» Set problem
Begin at the first line below and copy each line exactly, ending with the line where "return parts[0]" appears.

» Data section
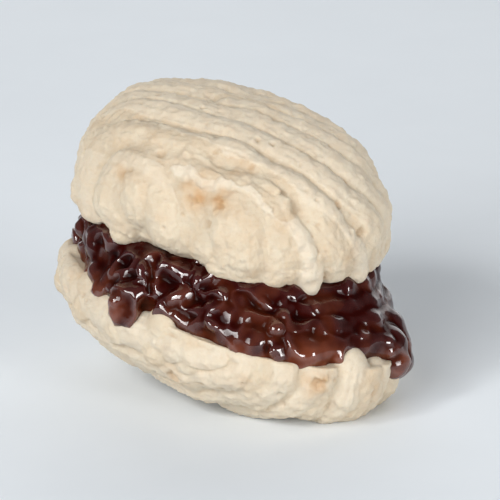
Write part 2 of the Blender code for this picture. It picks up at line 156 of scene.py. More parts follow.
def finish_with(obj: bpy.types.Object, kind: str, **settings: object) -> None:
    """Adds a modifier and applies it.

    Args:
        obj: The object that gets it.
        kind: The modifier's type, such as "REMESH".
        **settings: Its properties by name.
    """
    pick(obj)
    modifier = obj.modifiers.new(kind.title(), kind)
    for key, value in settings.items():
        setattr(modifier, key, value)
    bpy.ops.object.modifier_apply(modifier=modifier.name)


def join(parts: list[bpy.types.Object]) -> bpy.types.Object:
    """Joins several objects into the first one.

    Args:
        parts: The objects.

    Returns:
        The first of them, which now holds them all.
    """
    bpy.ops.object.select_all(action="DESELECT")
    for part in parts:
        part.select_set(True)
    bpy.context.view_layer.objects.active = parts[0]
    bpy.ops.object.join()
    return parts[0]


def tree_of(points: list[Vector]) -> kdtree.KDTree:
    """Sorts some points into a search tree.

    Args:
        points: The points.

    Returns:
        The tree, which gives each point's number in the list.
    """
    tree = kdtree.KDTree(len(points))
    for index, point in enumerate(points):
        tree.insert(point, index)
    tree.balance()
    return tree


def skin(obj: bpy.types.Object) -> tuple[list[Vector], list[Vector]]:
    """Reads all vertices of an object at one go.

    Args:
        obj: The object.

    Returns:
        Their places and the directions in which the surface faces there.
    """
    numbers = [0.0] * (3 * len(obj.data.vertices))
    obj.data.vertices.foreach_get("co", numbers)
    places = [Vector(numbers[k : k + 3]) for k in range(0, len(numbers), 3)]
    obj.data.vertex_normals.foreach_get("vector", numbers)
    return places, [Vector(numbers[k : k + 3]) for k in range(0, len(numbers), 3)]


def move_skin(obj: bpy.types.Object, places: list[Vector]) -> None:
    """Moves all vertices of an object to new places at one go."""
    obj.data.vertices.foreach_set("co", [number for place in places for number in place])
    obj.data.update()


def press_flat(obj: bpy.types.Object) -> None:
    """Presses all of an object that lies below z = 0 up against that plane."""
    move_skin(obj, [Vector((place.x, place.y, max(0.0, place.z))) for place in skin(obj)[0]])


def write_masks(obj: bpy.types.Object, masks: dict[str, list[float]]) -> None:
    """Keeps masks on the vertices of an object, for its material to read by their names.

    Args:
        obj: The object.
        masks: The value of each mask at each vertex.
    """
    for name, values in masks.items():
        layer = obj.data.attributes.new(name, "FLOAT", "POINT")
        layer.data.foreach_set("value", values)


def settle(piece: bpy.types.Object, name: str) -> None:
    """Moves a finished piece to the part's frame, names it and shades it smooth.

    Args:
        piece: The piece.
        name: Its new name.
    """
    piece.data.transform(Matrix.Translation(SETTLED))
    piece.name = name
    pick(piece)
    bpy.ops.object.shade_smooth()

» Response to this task
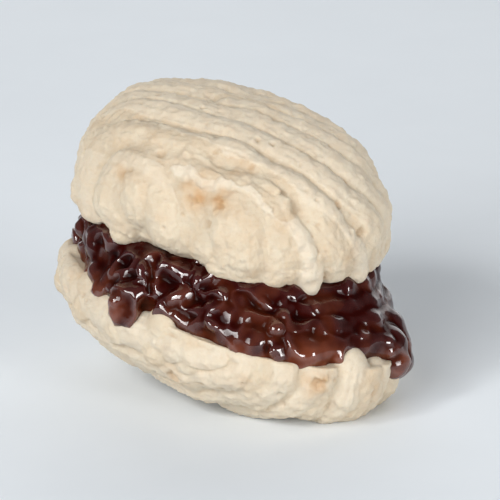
Write part 2 of the Blender code for this picture. It picks up at line 156 of scene.py. More parts follow.
def finish_with(obj: bpy.types.Object, kind: str, **settings: object) -> None:
    """Adds a modifier and applies it.

    Args:
        obj: The object that gets it.
        kind: The modifier's type, such as "REMESH".
        **settings: Its properties by name.
    """
    pick(obj)
    modifier = obj.modifiers.new(kind.title(), kind)
    for key, value in settings.items():
        setattr(modifier, key, value)
    bpy.ops.object.modifier_apply(modifier=modifier.name)


def join(parts: list[bpy.types.Object]) -> bpy.types.Object:
    """Joins several objects into the first one.

    Args:
        parts: The objects.

    Returns:
        The first of them, which now holds them all.
    """
    bpy.ops.object.select_all(action="DESELECT")
    for part in parts:
        part.select_set(True)
    bpy.context.view_layer.objects.active = parts[0]
    bpy.ops.object.join()
    return parts[0]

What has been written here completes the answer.